「古志」東京句会を終えて(4月)
コロナ禍の影響で休止していた「古志」東京句会を再開しました。
深川句会に続き、対面による句会の再開です。
オンライン句会にはオンライン句会の良さがあるように、
対面の句会には対面の句会の良さがあります。
「物の見えたるひかり、いまだ消えざる中に言ひとむべし」
芭蕉の有名なことばですが、
ものの光がみえた瞬間、間髪入れずに句にすることの大事さ、
つまり、直観力と瞬発力の大事さを説いています。
これはもともとは連句の附合の際の心構えのことをいっているのですが、
俳句にも言えることですし、
選句の際の心構えとしても当てはまることだと思います。
対面句会の選句では、清記された紙が順々に回ってきます。
たとえば東京句会では1枚の紙に5句ずつ清記され、それが順々に回ってきます。
1枚5句のなかから良いと思う句を控えて、すぐに隣に回すのですが、
これは対面句会ならではの選句の形式です。
5句並んだなかから、ものの光がみえた句をすばやく選びとる。
光を感じないならば、すぐに隣へ回す。
一度回した清記は再び読み返すことはできません。
選句は非常に難しい作業です。
経験が必要です。

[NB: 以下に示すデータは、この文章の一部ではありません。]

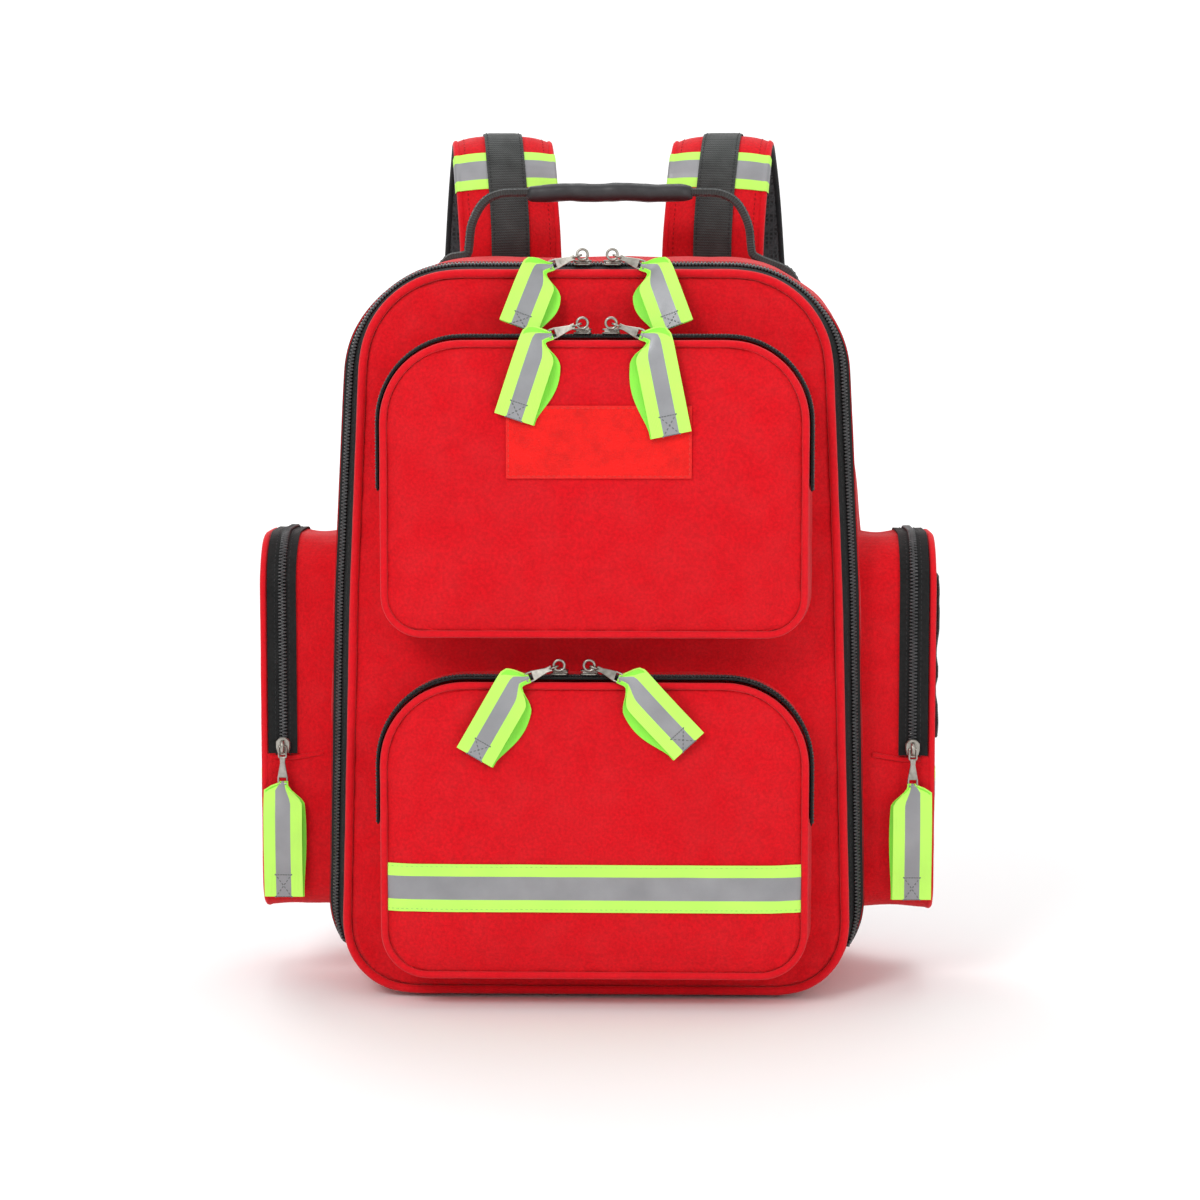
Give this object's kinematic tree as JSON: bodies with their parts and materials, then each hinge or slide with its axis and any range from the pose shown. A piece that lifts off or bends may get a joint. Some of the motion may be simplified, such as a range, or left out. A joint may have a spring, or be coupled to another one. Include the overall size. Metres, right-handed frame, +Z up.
{
  "type": "trauma backpack",
  "caption": "Red emergency backpack with a clamshell main compartment, front and side zip pockets, reflective band, carry handle and padded shoulder straps.",
  "frame": {"origin": "middle of the base panel's underside, on the ground", "axes": "+Z up, -Y out of the front panel, +X to the right when looking at the front"},
  "size_m": [0.4213, 0.3028, 0.5368],
  "materials": {
    "red_fabric": "matte woven polyester",
    "black_zip_tape": "matte",
    "black_mesh": "matte spacer mesh",
    "black_webbing": "matte ribbed webbing",
    "reflective_tape": "retroreflective silver with lime edges",
    "loop_pile": "brushed loop pile",
    "padding": "matte",
    "black_plastic": "moulded, satin",
    "nickel": "polished nickel plate"
  },
  "bodies": {
    "bag": {"back_panel": "red_fabric", "base_panel": "red_fabric", "left_side_panel": "red_fabric", "right_side_panel": "red_fabric", "top_panel": "red_fabric", "back_stiffener_sheet": "black_plastic", "back_pad": "black_mesh", "padded_divider": "padding", "main_zip_body_half": "black_zip_tape", "left_side_pocket_body": "red_fabric", "right_side_pocket_body": "red_fabric", "left_side_pocket_zip": "black_zip_tape", "right_side_pocket_zip": "black_zip_tape", "left_lower_webbing": "black_webbing", "right_lower_webbing": "black_webbing"},
    "front_door": {"front_panel": "red_fabric", "front_panel_piping": "red_fabric", "main_zip_door_half": "black_zip_tape", "upper_pocket_body": "red_fabric", "upper_pocket_zip": "black_zip_tape", "lower_pocket_body": "red_fabric", "lower_pocket_zip": "black_zip_tape", "reflective_band": "reflective_tape"},
    "upper_flap": {"upper_pocket_flap": "red_fabric", "name_badge_patch": "loop_pile"},
    "lower_flap": {"lower_pocket_flap": "red_fabric"},
    "left_side_flap": {"left_side_pocket_flap": "red_fabric"},
    "right_side_flap": {"right_side_pocket_flap": "red_fabric", "card_holder": "black_mesh"},
    "carry_handle": {"handle_webbing": "black_webbing", "handle_grip": "black_plastic"},
    "left_strap": {"left_shoulder_strap": "red_fabric", "left_ladder_lock": "black_plastic"},
    "right_strap": {"right_shoulder_strap": "red_fabric", "right_ladder_lock": "black_plastic"},
    "main_left_zip_slider": {"main_left_slider": "nickel"},
    "main_left_pull": {"main_left_pull_tab": "nickel", "main_left_pull_tape": "reflective_tape"},
    "main_right_zip_slider": {"main_right_slider": "nickel"},
    "main_right_pull": {"main_right_pull_tab": "nickel", "main_right_pull_tape": "reflective_tape"},
    "upper_left_zip_slider": {"upper_left_slider": "nickel"},
    "upper_left_pull": {"upper_left_pull_tab": "nickel", "upper_left_pull_tape": "reflective_tape"},
    "upper_right_zip_slider": {"upper_right_slider": "nickel"},
    "upper_right_pull": {"upper_right_pull_tab": "nickel", "upper_right_pull_tape": "reflective_tape"},
    "lower_left_zip_slider": {"lower_left_slider": "nickel"},
    "lower_left_pull": {"lower_left_pull_tab": "nickel", "lower_left_pull_tape": "reflective_tape"},
    "lower_right_zip_slider": {"lower_right_slider": "nickel"},
    "lower_right_pull": {"lower_right_pull_tab": "nickel", "lower_right_pull_tape": "reflective_tape"},
    "left_side_zip_slider": {"left_side_slider": "nickel"},
    "left_side_pull": {"left_side_pull_tab": "nickel", "left_side_pull_tape": "reflective_tape"},
    "right_side_zip_slider": {"right_side_slider": "nickel"},
    "right_side_pull": {"right_side_pull_tab": "nickel", "right_side_pull_tape": "reflective_tape"}
  },
  "joints": [
    {"name": "front_door_hinge", "type": "hinge", "parent": "bag", "child": "front_door", "pos_m": [0, -0.076, 0.003], "axis": [1, 0, 0], "range_deg": [0, 90]},
    {"name": "upper_flap_hinge", "type": "hinge", "parent": "front_door", "child": "upper_flap", "pos_m": [0, -0.1182, 0.313], "axis": [1, 0, 0], "range_deg": [0, 110]},
    {"name": "lower_flap_hinge", "type": "hinge", "parent": "front_door", "child": "lower_flap", "pos_m": [0, -0.1182, 0.112], "axis": [1, 0, 0], "range_deg": [0, 110]},
    {"name": "left_side_flap_hinge", "type": "hinge", "parent": "bag", "child": "left_side_flap", "pos_m": [-0.2092, 0, 0.145], "axis": [0, -1, 0], "range_deg": [0, 110]},
    {"name": "right_side_flap_hinge", "type": "hinge", "parent": "bag", "child": "right_side_flap", "pos_m": [0.2092, 0, 0.145], "axis": [0, 1, 0], "range_deg": [0, 110]},
    {"name": "carry_handle_hinge", "type": "hinge", "parent": "bag", "child": "carry_handle", "pos_m": [0.006, 0.03, 0.462], "axis": [1, 0, 0], "range_deg": [-55, 80]},
    {"name": "left_strap_hinge", "type": "hinge", "parent": "bag", "child": "left_strap", "pos_m": [-0.06, 0.082, 0.453], "axis": [1, 0, 0], "range_deg": [-4, 15]},
    {"name": "right_strap_hinge", "type": "hinge", "parent": "bag", "child": "right_strap", "pos_m": [0.072, 0.082, 0.453], "axis": [1, 0, 0], "range_deg": [-4, 15]},
    {"name": "main_left_slide", "type": "slide", "parent": "front_door", "child": "main_left_zip_slider", "axis": [1, 0, 0], "range_m": [-0.06, 0]},
    {"name": "main_left_pull_hinge", "type": "hinge", "parent": "main_left_zip_slider", "child": "main_left_pull", "pos_m": [-0.008, -0.08095, 0.4546], "axis": [1, 0, 0], "range_deg": [-35, 0]},
    {"name": "main_right_slide", "type": "slide", "parent": "front_door", "child": "main_right_zip_slider", "axis": [1, 0, 0], "range_m": [0, 0.06]},
    {"name": "main_right_pull_hinge", "type": "hinge", "parent": "main_right_zip_slider", "child": "main_right_pull", "pos_m": [0.01, -0.08095, 0.4546], "axis": [1, 0, 0], "range_deg": [-35, 0]},
    {"name": "upper_left_slide", "type": "slide", "parent": "upper_flap", "child": "upper_left_zip_slider", "axis": [1, 0, 0], "range_m": [-0.02, 0]},
    {"name": "upper_left_pull_hinge", "type": "hinge", "parent": "upper_left_zip_slider", "child": "upper_left_pull", "pos_m": [-0.007, -0.11395, 0.4136], "axis": [1, 0, 0], "range_deg": [-35, 0]},
    {"name": "upper_right_slide", "type": "slide", "parent": "upper_flap", "child": "upper_right_zip_slider", "axis": [1, 0, 0], "range_m": [0, 0.019]},
    {"name": "upper_right_pull_hinge", "type": "hinge", "parent": "upper_right_zip_slider", "child": "upper_right_pull", "pos_m": [0.01, -0.11395, 0.4136], "axis": [1, 0, 0], "range_deg": [-35, 0]},
    {"name": "lower_left_slide", "type": "slide", "parent": "lower_flap", "child": "lower_left_zip_slider", "axis": [1, 0, 0], "range_m": [-0.05, 0]},
    {"name": "lower_left_pull_hinge", "type": "hinge", "parent": "lower_left_zip_slider", "child": "lower_left_pull", "pos_m": [-0.021, -0.11395, 0.2096], "axis": [1, 0, 0], "range_deg": [-35, 0]},
    {"name": "lower_right_slide", "type": "slide", "parent": "lower_flap", "child": "lower_right_zip_slider", "axis": [1, 0, 0], "range_m": [0, 0.068]},
    {"name": "lower_right_pull_hinge", "type": "hinge", "parent": "lower_right_zip_slider", "child": "lower_right_pull", "pos_m": [-0.003, -0.11395, 0.2096], "axis": [1, 0, 0], "range_deg": [-35, 0]},
    {"name": "left_side_slide", "type": "slide", "parent": "bag", "child": "left_side_zip_slider", "axis": [0, 0, 1], "range_m": [0, 0.095]},
    {"name": "left_side_pull_hinge", "type": "hinge", "parent": "left_side_zip_slider", "child": "left_side_pull", "pos_m": [-0.1955, -0.055, 0.151], "axis": [1, 0, 0], "range_deg": [-95, 0]},
    {"name": "right_side_slide", "type": "slide", "parent": "bag", "child": "right_side_zip_slider", "axis": [0, 0, 1], "range_m": [0, 0.095]},
    {"name": "right_side_pull_hinge", "type": "hinge", "parent": "right_side_zip_slider", "child": "right_side_pull", "pos_m": [0.1955, -0.055, 0.151], "axis": [1, 0, 0], "range_deg": [-95, 0]}
  ]
}
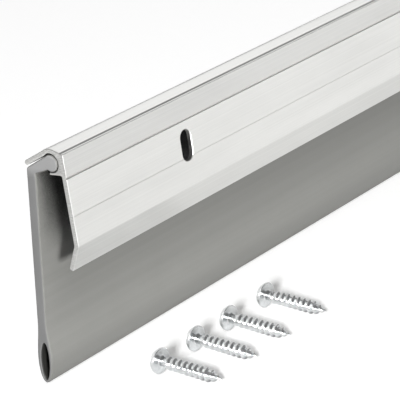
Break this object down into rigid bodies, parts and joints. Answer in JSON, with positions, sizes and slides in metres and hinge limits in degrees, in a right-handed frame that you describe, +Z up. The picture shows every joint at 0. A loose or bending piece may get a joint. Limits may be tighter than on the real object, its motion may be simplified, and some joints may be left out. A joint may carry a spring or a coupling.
{
  "type": "door sweep",
  "caption": "Aluminium door sweep strip with a slotted screw plate, a bead socket and a hinged vinyl seal with a hollow foot, and loose pan-head screws.",
  "frame": {"origin": "on the carrier's flat door face, mid-length, at the height of the slot centres", "axes": "+X along the strip, with the screws at the -X end; +Y out of the door face's back, towards the seal; +Z up"},
  "size_m": [0.9144, 0.0466, 0.0627],
  "materials": {
    "aluminium": "mill finish with fine lengthwise die lines",
    "vinyl": "satin flexible grey vinyl",
    "zinc_steel": "bright zinc plate"
  },
  "bodies": {
    "carrier": {"carrier": "aluminium"},
    "seal": {"seal_hinge": "vinyl"},
    "blade": {"seal_blade": "vinyl"},
    "screw_body_1": {"screw_1": "zinc_steel"},
    "screw_body_2": {"screw_2": "zinc_steel"},
    "screw_body_3": {"screw_3": "zinc_steel"},
    "screw_body_4": {"screw_4": "zinc_steel"}
  },
  "joints": [
    {"name": "seal_swing", "type": "hinge", "parent": "carrier", "child": "seal", "pos_m": [0, 0.00445, 0.00995], "axis": [1, 0, 0], "range_deg": [-19, 2]},
    {"name": "blade_flex", "type": "hinge", "parent": "seal", "child": "blade", "pos_m": [0, 0.01543, -0.02027], "axis": [1, 0, 0], "range_deg": [-45, 60], "stiffness_Nm_per_rad": 0.6},
    {"name": "screw_1_turn", "type": "hinge", "parent": "carrier", "child": "screw_body_1", "pos_m": [-0.4425, -0.0067, -0.04557], "axis": [0, 0.9935, 0.1137], "continuous": true},
    {"name": "screw_2_turn", "type": "hinge", "parent": "carrier", "child": "screw_body_2", "pos_m": [-0.4282, -0.0067, -0.04557], "axis": [0, 0.9935, 0.1137], "continuous": true},
    {"name": "screw_3_turn", "type": "hinge", "parent": "carrier", "child": "screw_body_3", "pos_m": [-0.4144, -0.0067, -0.04557], "axis": [0, 0.9935, 0.1137], "continuous": true},
    {"name": "screw_4_turn", "type": "hinge", "parent": "carrier", "child": "screw_body_4", "pos_m": [-0.3985, -0.0067, -0.04557], "axis": [0, 0.9935, 0.1137], "continuous": true}
  ]
}
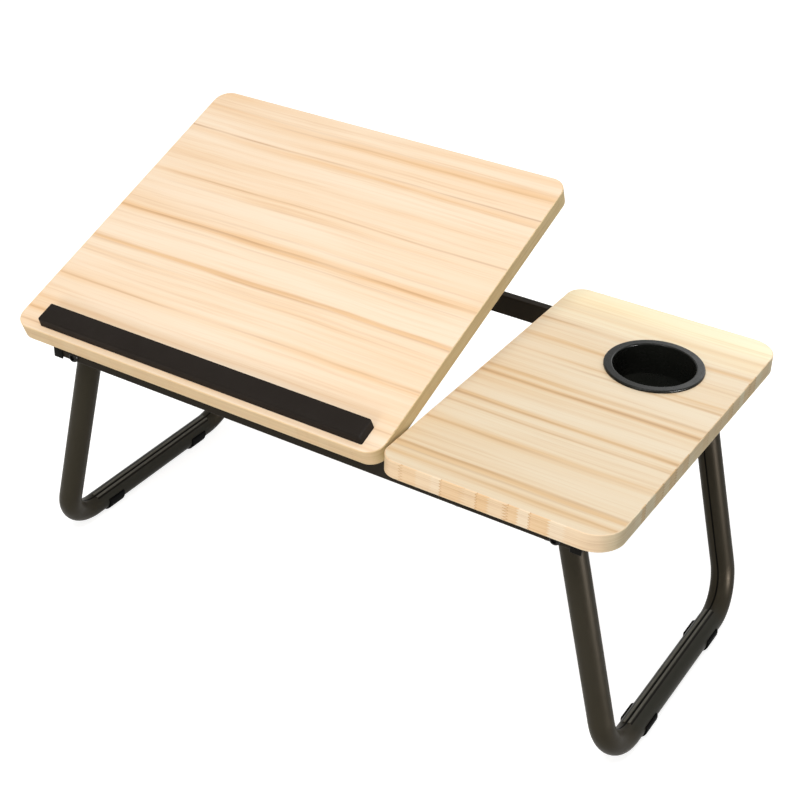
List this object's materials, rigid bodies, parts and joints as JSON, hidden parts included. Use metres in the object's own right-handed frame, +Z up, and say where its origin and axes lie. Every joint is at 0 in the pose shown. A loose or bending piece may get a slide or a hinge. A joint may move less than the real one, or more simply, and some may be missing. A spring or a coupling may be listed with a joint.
{
  "type": "portable desk",
  "caption": "Lap desk with a tilting board held up by a wire prop on notched racks, a fixed side board with a cup well, and two folding tube legs.",
  "frame": {"origin": "on the floor under the middle of the desk's box, with the legs open and the board tilted 21 degrees", "axes": "+Z up, +X towards the side board with the cup well, -Y towards the user"},
  "size_m": [0.618, 0.345, 0.3794],
  "materials": {
    "board_laminate": "pale pine laminate, satin",
    "edge_band": "pale pine edge band, satin",
    "stop_bar": "matt black",
    "cup_plastic": "black moulded plastic",
    "black_plastic": "black moulded plastic",
    "frame_steel": "black powder coat",
    "leg_steel": "satin black powder coat",
    "bolt_steel": "black oxide",
    "pad_rubber": "black rubber",
    "zinc_steel": "zinc plated",
    "hinge_steel": "nickel plated",
    "prop_wire": "black powder coat"
  },
  "bodies": {
    "frame": {"side_board": "board_laminate", "side_edge_band": "edge_band", "cup_holder": "cup_plastic", "front_rail": "frame_steel", "rear_rail": "frame_steel", "left_end_rail": "frame_steel", "right_end_rail": "frame_steel", "rail_end_caps": "black_plastic", "left_strap": "frame_steel", "right_strap": "frame_steel", "left_rack": "zinc_steel", "right_rack": "zinc_steel", "rack_rivets": "zinc_steel", "rubber_bumpers": "pad_rubber", "board_screws": "zinc_steel", "leg_bolts": "bolt_steel", "leg_spacers": "black_plastic", "leg_washers": "zinc_steel", "leg_nuts": "zinc_steel", "hinge_rail_leaves": "hinge_steel", "hinge_pins": "hinge_steel", "hinge_rail_screws": "zinc_steel"},
    "tilt_top": {"tilt_board": "board_laminate", "tilt_edge_band": "edge_band", "stop_bar": "stop_bar", "stop_bar_screws": "zinc_steel", "hinge_board_leaves": "hinge_steel", "hinge_board_screws": "zinc_steel", "prop_clamps": "zinc_steel", "prop_clamp_screws": "zinc_steel"},
    "prop": {"prop": "prop_wire"},
    "left_leg": {"left_leg": "leg_steel", "left_leg_plugs": "black_plastic", "left_front_pad": "pad_rubber", "left_rear_pad": "pad_rubber"},
    "right_leg": {"right_leg": "leg_steel", "right_leg_plugs": "black_plastic", "right_front_pad": "pad_rubber", "right_rear_pad": "pad_rubber"}
  },
  "joints": [
    {"name": "tilt", "type": "hinge", "parent": "frame", "child": "tilt_top", "pos_m": [-0.1025, -0.1553, 0.2493], "axis": [1, 0, 0], "range_deg": [-20.8, 15]},
    {"name": "prop_swing", "type": "hinge", "parent": "tilt_top", "child": "prop", "pos_m": [-0.1025, -0.03212, 0.29085], "axis": [1, 0, 0], "range_deg": [-30.1, 41.7]},
    {"name": "left_leg_fold", "type": "hinge", "parent": "frame", "child": "left_leg", "pos_m": [-0.24111, 0, 0.233], "axis": [0, -1, 0], "range_deg": [0, 103.9]},
    {"name": "right_leg_fold", "type": "hinge", "parent": "frame", "child": "right_leg", "pos_m": [0.24111, 0, 0.233], "axis": [0, 1, 0], "range_deg": [0, 103.9]}
  ],
  "couplings": [
    {"joint": "prop_swing", "follows": "tilt", "ratio": -2}
  ]
}
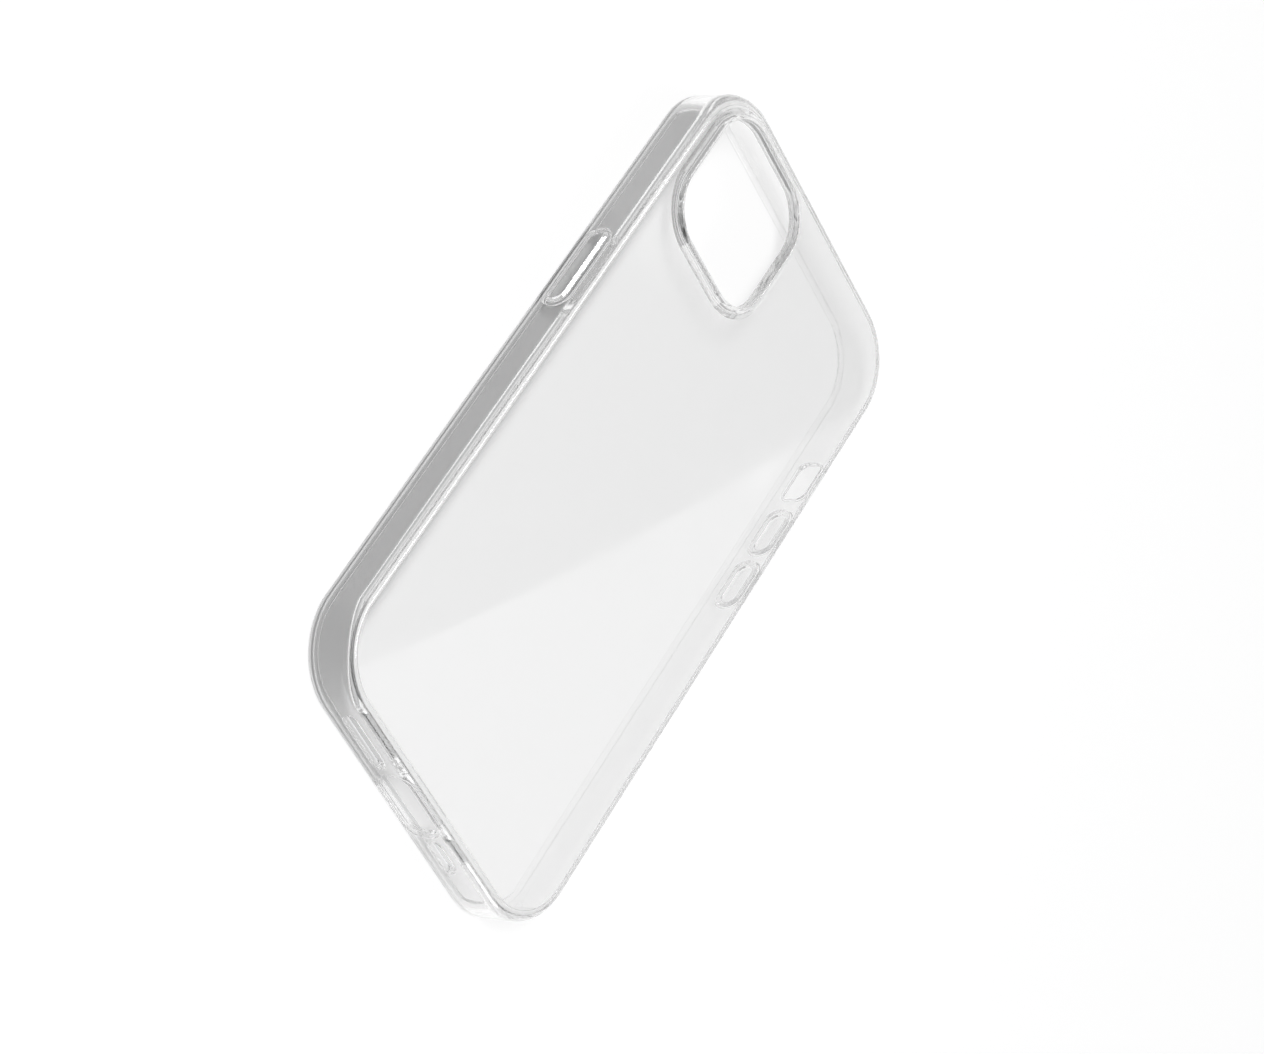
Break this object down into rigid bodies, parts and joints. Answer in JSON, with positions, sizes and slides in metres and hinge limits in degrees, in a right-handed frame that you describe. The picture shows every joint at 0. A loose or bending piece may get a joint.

同時に常に新鮮なマインドでいることも必要です。
良い選をすることは、よい句を作るよりも難しいといわれています。
「物の見えたるひかり、いまだ消えざる中に言ひとむべし」
次々に回ってくる清記から、よい句を瞬発的に選びとる。
よく出来たシステムだと思います。
選句力を磨くには、対面の句会のほうが、より鍛えられるのではないかと、
あらためて感じた次第です。
第一句座の特選句から。
美しき大渋滞よ花筏 わたなべかよ
見立ての句。
花筏のすがたを車の渋滞に見立てています。
近代以降、「見立て」の技法は蔑まれる傾向にありますが、
ほんらい「見立て」は日本文化の中核をなす技法です。
(詳しくはまた別の機会に書きたいと思います)
ちなみに「花筏」の語にも、すでに見立てが入っています。
水面に花が散り敷いて筏のように流れていく、あるいは滞るさまをいうわけですから、
水面の「花」を「筏」に見立てていることになります。
「見立て」にも、良い見立て(効果的)と悪い見立て(常套的)がありますが、
この句は良い見立て。
「見立て」により、価値の転倒が起こっています。
美しい「花筏」を「渋滞」に見立てることで、
ほんらいマイナスイメージの「渋滞」ですが、
「美しい渋滞」というものがあるのだと、認識を一変させてくれます。